⟨

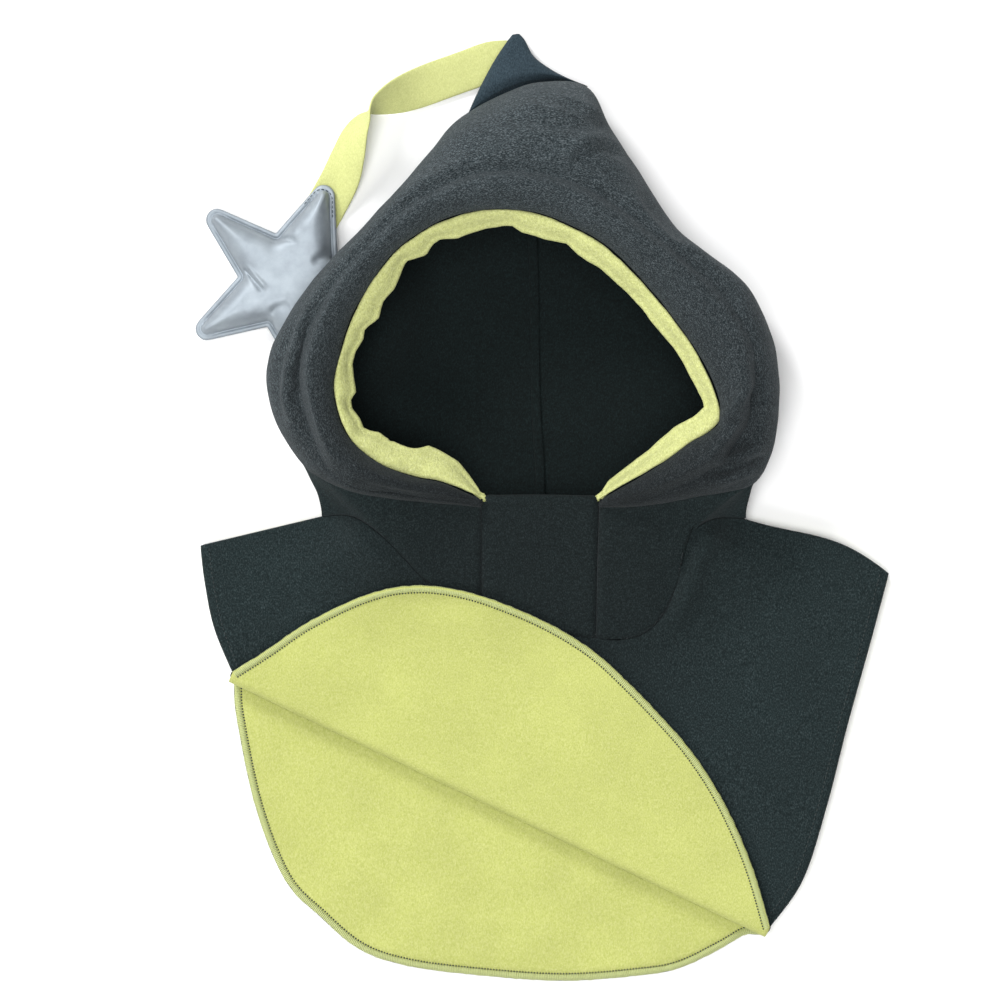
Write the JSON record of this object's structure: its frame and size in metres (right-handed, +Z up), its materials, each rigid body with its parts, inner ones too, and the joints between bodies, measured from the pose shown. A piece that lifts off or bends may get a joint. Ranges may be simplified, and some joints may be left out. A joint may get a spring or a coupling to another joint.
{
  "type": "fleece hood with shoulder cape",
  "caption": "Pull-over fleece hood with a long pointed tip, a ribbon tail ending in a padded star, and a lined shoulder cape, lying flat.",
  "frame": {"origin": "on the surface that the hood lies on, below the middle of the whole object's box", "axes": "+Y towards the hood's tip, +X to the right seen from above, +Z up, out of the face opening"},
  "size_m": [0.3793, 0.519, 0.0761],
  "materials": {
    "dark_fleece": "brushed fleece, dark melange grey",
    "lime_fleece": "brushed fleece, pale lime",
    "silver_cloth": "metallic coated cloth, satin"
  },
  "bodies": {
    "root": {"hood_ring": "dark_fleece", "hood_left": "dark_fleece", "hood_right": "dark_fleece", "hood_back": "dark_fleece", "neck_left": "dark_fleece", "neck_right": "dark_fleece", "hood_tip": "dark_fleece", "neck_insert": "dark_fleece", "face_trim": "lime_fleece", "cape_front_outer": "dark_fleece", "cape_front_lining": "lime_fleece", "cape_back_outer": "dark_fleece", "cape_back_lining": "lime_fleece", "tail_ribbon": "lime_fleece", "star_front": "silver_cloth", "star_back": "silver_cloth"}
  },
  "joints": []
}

⟩

SET EXERCISE:
Please set down all the data word for word.

RESULT FOR THIS EXERCISE:
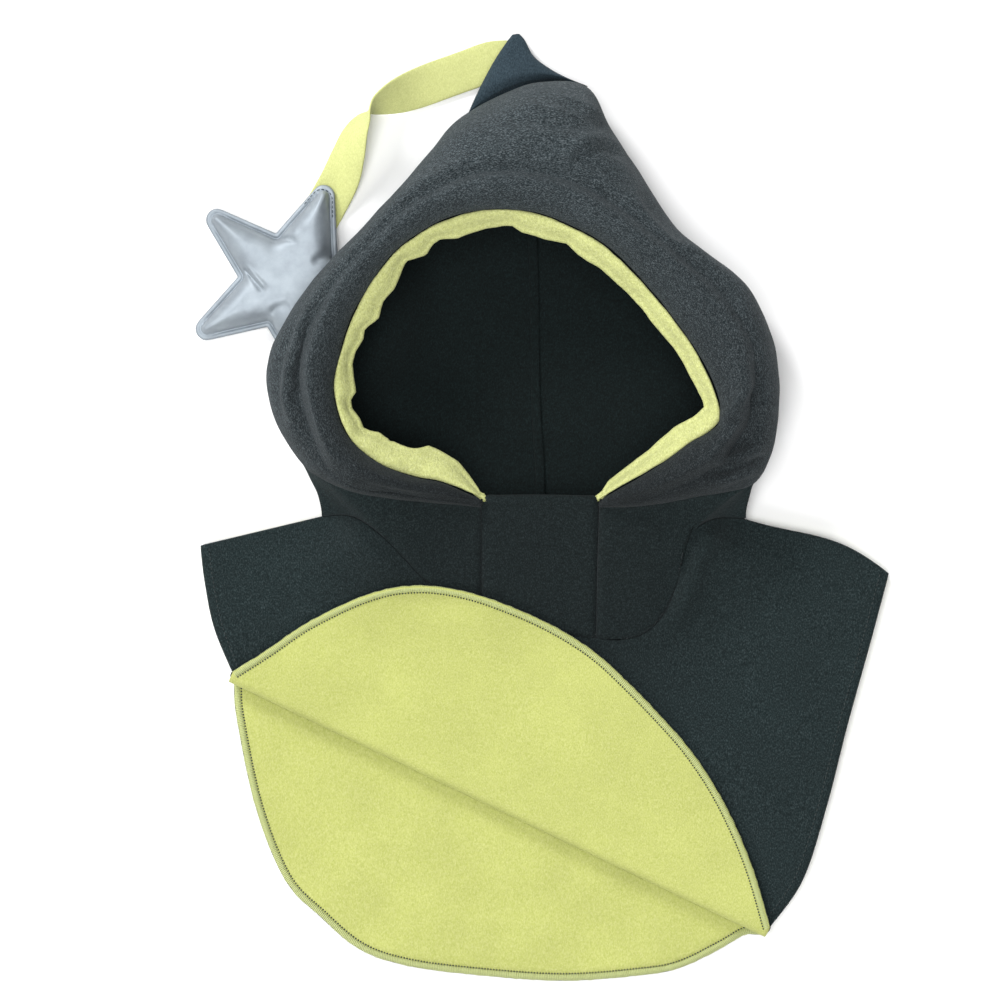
Write the JSON record of this object's structure: its frame and size in metres (right-handed, +Z up), its materials, each rigid body with its parts, inner ones too, and the joints between bodies, measured from the pose shown. A piece that lifts off or bends may get a joint. Ranges may be simplified, and some joints may be left out. A joint may get a spring or a coupling to another joint.
{
  "type": "fleece hood with shoulder cape",
  "caption": "Pull-over fleece hood with a long pointed tip, a ribbon tail ending in a padded star, and a lined shoulder cape, lying flat.",
  "frame": {"origin": "on the surface that the hood lies on, below the middle of the whole object's box", "axes": "+Y towards the hood's tip, +X to the right seen from above, +Z up, out of the face opening"},
  "size_m": [0.3793, 0.519, 0.0761],
  "materials": {
    "dark_fleece": "brushed fleece, dark melange grey",
    "lime_fleece": "brushed fleece, pale lime",
    "silver_cloth": "metallic coated cloth, satin"
  },
  "bodies": {
    "root": {"hood_ring": "dark_fleece", "hood_left": "dark_fleece", "hood_right": "dark_fleece", "hood_back": "dark_fleece", "neck_left": "dark_fleece", "neck_right": "dark_fleece", "hood_tip": "dark_fleece", "neck_insert": "dark_fleece", "face_trim": "lime_fleece", "cape_front_outer": "dark_fleece", "cape_front_lining": "lime_fleece", "cape_back_outer": "dark_fleece", "cape_back_lining": "lime_fleece", "tail_ribbon": "lime_fleece", "star_front": "silver_cloth", "star_back": "silver_cloth"}
  },
  "joints": []
}